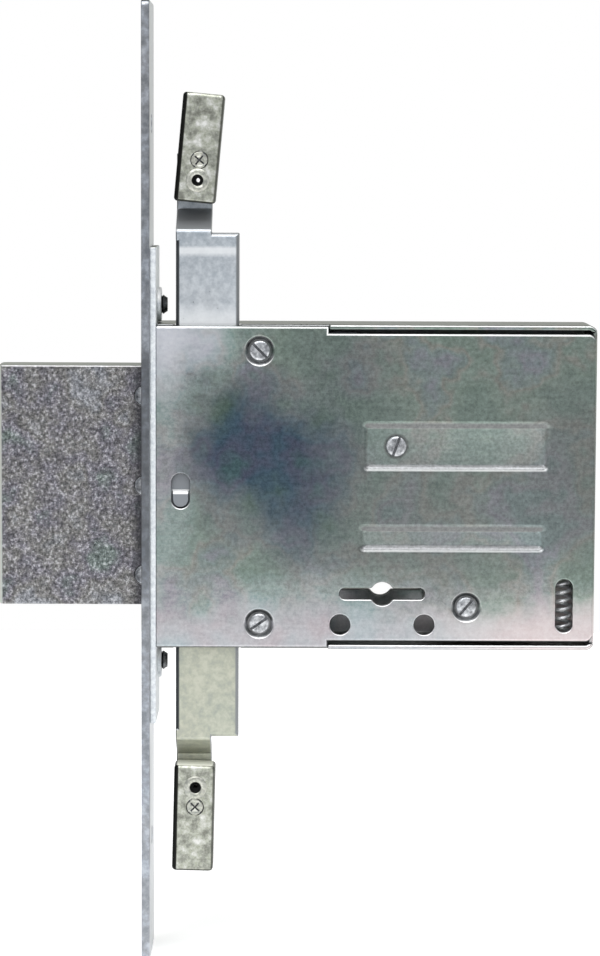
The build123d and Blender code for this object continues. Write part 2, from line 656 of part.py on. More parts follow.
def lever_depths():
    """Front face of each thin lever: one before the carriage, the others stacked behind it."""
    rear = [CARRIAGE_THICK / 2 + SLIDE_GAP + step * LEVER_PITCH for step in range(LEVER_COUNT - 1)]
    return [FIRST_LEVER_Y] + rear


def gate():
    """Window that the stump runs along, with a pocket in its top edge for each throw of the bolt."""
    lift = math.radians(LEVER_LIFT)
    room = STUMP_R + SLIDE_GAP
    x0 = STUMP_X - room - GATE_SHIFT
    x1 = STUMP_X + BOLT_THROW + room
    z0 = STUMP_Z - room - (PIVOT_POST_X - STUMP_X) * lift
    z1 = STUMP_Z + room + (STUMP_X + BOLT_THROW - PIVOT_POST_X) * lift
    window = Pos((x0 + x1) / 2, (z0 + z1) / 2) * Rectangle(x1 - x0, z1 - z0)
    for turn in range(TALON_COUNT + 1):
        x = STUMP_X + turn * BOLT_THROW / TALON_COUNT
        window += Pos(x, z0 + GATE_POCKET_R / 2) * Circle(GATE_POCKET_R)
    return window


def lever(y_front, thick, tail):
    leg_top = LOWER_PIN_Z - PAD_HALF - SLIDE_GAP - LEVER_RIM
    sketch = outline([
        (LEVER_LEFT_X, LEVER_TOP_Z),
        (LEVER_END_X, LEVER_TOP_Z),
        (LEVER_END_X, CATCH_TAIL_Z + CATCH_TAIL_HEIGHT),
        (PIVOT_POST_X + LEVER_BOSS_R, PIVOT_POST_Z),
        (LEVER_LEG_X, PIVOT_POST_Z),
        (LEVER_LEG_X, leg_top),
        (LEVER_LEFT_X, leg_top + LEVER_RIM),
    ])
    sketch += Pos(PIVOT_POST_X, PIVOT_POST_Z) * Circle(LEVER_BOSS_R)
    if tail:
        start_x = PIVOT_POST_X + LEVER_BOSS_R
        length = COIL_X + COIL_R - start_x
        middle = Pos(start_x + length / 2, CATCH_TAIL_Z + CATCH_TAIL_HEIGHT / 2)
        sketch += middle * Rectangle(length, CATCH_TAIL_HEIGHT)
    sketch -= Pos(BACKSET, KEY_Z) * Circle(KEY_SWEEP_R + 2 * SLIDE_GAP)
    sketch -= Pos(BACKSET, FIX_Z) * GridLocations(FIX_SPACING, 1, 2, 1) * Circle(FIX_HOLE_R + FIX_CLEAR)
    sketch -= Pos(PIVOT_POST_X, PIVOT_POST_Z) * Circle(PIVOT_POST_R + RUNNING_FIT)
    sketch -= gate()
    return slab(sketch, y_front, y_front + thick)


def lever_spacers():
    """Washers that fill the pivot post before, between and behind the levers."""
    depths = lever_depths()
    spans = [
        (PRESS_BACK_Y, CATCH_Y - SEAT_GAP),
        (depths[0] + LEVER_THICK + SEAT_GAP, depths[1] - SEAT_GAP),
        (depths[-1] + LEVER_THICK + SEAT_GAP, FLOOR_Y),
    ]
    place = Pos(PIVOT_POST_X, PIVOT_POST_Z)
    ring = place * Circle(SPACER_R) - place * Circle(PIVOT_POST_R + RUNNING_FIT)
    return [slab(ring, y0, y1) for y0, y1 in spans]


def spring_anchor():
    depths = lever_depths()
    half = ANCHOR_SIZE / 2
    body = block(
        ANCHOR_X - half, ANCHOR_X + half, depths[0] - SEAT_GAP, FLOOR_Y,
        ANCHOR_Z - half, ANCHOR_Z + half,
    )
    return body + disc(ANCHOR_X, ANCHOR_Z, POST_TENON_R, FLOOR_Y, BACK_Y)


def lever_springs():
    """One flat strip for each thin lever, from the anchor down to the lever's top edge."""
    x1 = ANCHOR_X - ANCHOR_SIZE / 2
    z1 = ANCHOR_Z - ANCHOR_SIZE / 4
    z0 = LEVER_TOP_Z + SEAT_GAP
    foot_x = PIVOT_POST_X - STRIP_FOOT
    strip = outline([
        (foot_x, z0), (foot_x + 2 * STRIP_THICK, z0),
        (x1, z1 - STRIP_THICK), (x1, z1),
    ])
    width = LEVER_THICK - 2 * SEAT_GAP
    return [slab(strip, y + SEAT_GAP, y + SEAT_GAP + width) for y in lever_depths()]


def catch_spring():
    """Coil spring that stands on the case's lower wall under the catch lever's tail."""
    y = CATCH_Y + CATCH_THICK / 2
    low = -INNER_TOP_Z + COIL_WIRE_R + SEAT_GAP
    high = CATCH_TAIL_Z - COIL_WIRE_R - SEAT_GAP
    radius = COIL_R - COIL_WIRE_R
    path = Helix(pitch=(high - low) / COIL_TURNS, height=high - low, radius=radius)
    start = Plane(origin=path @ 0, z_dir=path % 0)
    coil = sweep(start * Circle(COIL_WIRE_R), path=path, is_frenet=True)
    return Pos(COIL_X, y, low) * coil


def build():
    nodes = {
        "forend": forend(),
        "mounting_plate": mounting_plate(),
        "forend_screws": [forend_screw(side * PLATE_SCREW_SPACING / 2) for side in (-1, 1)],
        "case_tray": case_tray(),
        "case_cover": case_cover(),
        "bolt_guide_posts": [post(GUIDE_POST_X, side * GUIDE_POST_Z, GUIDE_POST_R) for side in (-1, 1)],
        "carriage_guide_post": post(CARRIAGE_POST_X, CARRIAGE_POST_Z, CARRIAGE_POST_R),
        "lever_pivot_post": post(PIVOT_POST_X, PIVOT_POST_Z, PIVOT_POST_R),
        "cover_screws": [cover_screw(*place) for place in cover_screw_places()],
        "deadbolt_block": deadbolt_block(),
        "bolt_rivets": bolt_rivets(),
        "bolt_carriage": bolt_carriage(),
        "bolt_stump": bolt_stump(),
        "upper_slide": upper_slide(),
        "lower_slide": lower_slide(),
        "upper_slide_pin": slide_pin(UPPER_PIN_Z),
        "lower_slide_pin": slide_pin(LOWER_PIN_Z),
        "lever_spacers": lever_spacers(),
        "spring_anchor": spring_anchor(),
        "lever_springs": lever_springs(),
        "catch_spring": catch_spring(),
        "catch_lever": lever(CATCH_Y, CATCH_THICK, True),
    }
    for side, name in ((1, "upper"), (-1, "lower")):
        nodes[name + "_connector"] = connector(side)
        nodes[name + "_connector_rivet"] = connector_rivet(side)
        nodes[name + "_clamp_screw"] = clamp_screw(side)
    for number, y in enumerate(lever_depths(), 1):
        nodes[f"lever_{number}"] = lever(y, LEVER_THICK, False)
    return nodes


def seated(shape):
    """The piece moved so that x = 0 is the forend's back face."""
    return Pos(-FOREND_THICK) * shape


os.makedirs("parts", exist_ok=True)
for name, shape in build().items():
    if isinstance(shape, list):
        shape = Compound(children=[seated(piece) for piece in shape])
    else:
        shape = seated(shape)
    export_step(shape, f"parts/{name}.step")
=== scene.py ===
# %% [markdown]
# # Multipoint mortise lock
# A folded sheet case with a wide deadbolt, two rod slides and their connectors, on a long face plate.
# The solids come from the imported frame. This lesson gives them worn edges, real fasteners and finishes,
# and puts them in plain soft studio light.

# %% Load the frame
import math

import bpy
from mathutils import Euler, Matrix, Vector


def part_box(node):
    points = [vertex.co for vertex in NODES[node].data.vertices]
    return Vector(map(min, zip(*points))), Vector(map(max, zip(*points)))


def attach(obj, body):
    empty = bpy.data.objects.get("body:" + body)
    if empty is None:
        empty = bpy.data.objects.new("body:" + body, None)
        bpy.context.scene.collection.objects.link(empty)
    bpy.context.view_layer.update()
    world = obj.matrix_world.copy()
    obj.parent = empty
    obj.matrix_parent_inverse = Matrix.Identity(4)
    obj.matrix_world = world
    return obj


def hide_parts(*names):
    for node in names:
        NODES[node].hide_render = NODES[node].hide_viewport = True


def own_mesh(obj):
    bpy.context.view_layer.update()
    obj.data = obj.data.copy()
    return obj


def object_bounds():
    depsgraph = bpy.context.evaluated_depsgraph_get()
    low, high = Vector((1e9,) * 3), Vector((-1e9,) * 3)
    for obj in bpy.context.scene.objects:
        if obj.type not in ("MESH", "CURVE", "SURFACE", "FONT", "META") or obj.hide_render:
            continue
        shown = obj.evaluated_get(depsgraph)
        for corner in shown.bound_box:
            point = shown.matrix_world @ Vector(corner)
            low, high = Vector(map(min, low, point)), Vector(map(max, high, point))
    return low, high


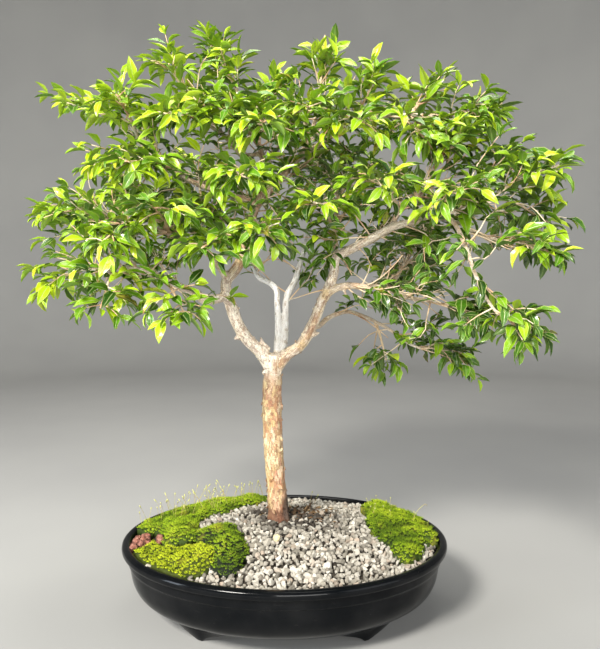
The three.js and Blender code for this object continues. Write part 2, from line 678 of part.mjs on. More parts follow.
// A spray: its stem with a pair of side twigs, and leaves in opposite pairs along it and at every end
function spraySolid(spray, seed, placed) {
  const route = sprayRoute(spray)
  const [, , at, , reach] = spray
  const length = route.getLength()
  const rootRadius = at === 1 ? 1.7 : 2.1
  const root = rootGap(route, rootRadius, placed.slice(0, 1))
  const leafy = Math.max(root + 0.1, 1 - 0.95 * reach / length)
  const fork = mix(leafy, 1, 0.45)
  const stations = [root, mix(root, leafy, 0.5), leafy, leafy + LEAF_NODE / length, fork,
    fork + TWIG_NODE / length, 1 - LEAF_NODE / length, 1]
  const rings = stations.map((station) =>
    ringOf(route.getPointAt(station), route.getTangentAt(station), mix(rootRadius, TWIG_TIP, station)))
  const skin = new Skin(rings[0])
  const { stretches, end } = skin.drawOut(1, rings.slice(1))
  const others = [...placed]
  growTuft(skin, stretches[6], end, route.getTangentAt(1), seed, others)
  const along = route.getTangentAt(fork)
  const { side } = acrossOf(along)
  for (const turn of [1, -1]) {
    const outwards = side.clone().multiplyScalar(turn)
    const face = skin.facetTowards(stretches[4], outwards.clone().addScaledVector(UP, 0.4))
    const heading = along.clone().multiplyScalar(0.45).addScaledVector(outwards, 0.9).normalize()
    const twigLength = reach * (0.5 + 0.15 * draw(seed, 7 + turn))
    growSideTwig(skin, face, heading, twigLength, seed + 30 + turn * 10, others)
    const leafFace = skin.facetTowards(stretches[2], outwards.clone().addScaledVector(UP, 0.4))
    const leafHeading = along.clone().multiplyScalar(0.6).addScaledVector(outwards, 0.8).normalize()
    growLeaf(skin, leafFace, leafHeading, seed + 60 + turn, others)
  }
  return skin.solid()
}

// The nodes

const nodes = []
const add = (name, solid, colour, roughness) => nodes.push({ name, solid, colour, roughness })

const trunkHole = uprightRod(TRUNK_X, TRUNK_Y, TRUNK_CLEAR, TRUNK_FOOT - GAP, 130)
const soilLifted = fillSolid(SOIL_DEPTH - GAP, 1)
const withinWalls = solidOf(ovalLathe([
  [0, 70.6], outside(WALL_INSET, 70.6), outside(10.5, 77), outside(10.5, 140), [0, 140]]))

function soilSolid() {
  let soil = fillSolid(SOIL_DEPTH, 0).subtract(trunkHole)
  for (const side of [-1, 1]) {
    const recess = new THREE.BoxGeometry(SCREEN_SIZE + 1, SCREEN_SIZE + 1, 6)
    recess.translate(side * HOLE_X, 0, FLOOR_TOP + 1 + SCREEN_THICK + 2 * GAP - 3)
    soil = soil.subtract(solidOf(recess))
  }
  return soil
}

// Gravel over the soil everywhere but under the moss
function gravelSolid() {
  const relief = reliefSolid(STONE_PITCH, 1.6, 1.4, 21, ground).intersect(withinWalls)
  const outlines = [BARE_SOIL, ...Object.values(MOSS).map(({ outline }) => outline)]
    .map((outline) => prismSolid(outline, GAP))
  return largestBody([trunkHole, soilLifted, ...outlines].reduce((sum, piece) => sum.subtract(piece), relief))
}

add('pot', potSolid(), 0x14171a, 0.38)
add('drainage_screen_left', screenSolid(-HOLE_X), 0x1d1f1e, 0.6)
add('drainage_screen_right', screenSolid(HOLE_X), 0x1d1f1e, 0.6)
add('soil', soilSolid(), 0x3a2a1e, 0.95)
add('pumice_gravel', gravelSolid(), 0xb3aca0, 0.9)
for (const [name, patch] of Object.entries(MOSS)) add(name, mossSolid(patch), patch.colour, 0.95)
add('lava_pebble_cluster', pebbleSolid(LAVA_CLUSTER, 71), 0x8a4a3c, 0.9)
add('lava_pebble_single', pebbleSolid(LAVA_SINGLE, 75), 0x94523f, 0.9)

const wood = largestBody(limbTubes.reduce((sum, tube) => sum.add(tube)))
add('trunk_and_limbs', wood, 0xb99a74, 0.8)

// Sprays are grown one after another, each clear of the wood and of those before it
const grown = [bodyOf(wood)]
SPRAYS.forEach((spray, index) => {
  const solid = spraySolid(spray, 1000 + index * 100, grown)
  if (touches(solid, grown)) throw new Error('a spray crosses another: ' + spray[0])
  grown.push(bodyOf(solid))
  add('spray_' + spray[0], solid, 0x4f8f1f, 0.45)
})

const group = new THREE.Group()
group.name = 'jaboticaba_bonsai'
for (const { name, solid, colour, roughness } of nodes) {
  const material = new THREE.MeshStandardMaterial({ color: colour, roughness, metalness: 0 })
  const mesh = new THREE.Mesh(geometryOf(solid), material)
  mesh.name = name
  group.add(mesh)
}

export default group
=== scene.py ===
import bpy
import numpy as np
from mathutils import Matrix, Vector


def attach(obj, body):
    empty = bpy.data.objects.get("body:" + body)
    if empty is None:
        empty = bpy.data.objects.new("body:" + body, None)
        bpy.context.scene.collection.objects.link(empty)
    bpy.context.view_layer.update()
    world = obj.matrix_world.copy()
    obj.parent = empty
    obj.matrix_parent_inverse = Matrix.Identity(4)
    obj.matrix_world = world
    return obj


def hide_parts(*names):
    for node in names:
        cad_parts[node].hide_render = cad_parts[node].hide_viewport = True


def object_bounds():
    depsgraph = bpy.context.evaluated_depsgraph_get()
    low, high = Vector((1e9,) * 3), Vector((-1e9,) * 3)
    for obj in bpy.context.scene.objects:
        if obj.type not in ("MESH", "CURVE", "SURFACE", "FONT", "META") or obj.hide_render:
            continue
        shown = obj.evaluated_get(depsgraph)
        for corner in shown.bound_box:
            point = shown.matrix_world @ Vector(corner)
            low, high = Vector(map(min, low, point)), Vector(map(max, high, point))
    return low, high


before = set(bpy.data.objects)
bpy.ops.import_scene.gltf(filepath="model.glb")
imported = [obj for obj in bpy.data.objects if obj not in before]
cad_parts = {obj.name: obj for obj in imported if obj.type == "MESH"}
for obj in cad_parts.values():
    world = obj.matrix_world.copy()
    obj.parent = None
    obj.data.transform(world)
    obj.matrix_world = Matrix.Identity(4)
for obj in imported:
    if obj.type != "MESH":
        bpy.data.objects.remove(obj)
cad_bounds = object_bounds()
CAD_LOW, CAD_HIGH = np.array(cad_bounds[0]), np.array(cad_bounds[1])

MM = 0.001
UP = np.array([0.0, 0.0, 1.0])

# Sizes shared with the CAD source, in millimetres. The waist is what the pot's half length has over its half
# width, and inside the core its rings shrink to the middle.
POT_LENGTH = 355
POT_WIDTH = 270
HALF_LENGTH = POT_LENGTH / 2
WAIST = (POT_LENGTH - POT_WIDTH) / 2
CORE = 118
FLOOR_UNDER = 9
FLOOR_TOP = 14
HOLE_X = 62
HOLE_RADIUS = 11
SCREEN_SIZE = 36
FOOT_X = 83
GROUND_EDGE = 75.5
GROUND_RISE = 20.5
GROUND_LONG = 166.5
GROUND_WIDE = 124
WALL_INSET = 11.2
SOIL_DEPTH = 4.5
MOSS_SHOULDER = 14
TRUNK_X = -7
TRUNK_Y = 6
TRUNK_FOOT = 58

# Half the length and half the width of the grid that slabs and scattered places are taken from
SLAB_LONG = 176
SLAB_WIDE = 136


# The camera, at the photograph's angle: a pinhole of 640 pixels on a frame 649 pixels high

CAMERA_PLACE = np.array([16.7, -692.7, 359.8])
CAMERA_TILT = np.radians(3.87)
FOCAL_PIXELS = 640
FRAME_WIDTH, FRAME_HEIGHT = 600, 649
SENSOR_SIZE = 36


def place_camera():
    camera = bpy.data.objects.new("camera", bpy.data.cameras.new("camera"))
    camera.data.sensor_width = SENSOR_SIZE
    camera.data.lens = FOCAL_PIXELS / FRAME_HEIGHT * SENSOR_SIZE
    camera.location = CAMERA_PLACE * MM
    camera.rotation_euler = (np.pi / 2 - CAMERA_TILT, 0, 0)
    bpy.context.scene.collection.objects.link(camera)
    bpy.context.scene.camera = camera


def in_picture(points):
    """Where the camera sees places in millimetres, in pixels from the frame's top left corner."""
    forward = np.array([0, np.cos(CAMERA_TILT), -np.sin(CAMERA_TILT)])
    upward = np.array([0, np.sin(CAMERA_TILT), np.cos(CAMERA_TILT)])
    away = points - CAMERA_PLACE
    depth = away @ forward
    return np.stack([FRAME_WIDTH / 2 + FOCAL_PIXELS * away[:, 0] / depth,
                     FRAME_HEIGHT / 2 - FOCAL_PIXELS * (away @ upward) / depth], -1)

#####

◆ REQUIRED TASK: Gather each line of the listing containing the word "More" and show it.

◆ REPLY:
The build123d and Blender code for this object continues. Write part 2, from line 656 of part.py on. More parts follow.
The three.js and Blender code for this object continues. Write part 2, from line 678 of part.mjs on. More parts follow.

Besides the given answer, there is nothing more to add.